[Scripts that build objects]
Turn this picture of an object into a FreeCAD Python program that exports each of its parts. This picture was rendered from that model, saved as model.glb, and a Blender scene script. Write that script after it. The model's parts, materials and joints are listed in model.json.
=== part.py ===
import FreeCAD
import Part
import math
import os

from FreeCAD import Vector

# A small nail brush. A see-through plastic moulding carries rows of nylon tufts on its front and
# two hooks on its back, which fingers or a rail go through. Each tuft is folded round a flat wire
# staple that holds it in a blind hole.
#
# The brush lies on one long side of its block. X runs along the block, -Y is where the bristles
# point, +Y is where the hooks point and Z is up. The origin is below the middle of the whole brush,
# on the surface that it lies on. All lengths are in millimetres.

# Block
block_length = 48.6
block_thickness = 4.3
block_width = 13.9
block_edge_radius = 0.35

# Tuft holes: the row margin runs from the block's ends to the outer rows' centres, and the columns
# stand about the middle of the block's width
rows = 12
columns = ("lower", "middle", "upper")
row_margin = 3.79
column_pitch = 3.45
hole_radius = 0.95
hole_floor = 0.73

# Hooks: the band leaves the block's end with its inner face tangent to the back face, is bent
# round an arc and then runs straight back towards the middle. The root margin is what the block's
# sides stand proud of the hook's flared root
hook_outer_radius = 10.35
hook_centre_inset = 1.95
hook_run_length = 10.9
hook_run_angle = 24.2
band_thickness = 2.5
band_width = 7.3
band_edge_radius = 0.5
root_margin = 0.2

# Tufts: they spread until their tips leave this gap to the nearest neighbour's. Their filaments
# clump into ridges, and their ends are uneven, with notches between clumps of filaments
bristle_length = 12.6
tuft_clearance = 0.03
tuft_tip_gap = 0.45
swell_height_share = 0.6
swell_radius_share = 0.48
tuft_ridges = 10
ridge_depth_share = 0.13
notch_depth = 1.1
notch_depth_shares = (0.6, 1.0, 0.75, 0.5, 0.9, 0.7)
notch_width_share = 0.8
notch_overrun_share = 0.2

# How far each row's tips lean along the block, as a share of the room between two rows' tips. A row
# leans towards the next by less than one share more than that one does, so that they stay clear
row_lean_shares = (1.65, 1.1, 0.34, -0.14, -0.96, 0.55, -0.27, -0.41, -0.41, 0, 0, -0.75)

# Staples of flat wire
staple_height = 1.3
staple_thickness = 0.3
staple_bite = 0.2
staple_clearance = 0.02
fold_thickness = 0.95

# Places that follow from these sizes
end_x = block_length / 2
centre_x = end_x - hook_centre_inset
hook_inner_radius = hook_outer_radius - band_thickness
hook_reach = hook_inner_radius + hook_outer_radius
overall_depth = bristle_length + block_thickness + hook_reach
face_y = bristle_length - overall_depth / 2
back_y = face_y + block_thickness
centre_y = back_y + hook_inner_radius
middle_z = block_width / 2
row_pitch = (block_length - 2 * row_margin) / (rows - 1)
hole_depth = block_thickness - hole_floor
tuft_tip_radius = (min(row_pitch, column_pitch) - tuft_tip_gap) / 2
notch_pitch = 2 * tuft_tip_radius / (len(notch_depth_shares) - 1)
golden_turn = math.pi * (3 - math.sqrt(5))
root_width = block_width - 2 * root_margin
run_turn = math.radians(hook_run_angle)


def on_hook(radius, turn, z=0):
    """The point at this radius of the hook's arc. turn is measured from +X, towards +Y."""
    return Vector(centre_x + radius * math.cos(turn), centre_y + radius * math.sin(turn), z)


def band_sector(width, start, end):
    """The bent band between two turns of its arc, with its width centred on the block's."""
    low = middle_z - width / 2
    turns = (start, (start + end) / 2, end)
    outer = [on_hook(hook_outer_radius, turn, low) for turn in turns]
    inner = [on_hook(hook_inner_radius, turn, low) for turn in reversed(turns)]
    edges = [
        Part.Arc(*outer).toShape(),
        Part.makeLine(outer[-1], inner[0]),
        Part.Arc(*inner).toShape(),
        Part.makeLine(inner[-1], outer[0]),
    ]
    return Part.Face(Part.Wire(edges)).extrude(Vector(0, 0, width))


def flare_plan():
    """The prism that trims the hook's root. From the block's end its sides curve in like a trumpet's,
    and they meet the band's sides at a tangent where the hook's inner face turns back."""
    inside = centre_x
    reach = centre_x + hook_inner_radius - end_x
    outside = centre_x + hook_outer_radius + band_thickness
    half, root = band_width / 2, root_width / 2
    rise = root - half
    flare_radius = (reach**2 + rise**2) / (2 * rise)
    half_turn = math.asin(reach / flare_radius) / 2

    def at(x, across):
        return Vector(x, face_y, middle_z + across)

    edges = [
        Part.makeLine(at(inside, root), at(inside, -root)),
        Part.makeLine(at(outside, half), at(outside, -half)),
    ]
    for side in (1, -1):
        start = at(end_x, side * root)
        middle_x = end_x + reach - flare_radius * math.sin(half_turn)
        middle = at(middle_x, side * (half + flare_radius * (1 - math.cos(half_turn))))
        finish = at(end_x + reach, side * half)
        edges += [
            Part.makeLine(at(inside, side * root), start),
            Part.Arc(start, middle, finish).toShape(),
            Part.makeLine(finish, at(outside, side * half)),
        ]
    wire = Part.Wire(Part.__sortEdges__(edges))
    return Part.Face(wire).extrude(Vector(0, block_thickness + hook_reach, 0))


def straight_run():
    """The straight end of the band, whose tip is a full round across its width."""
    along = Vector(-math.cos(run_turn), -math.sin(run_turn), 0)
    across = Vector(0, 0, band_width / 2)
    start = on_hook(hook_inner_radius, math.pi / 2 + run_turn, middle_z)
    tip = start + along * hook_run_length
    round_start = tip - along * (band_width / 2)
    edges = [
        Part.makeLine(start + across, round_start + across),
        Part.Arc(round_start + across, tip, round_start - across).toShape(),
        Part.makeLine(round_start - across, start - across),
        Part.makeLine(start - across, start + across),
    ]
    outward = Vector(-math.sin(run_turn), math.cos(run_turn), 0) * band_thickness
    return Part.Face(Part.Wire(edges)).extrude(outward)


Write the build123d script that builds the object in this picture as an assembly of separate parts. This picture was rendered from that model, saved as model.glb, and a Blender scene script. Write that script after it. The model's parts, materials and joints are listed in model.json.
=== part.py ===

GIVEN PROBLEM - The lines from the top of the data above down to the line containing "block_edge_radius = 0.35" are to be copied exactly; no other line should appear.

RESULT FOR THIS TASK -
Turn this picture of an object into a FreeCAD Python program that exports each of its parts. This picture was rendered from that model, saved as model.glb, and a Blender scene script. Write that script after it. The model's parts, materials and joints are listed in model.json.
=== part.py ===
import FreeCAD
import Part
import math
import os

from FreeCAD import Vector

# A small nail brush. A see-through plastic moulding carries rows of nylon tufts on its front and
# two hooks on its back, which fingers or a rail go through. Each tuft is folded round a flat wire
# staple that holds it in a blind hole.
#
# The brush lies on one long side of its block. X runs along the block, -Y is where the bristles
# point, +Y is where the hooks point and Z is up. The origin is below the middle of the whole brush,
# on the surface that it lies on. All lengths are in millimetres.

# Block
block_length = 48.6
block_thickness = 4.3
block_width = 13.9
block_edge_radius = 0.35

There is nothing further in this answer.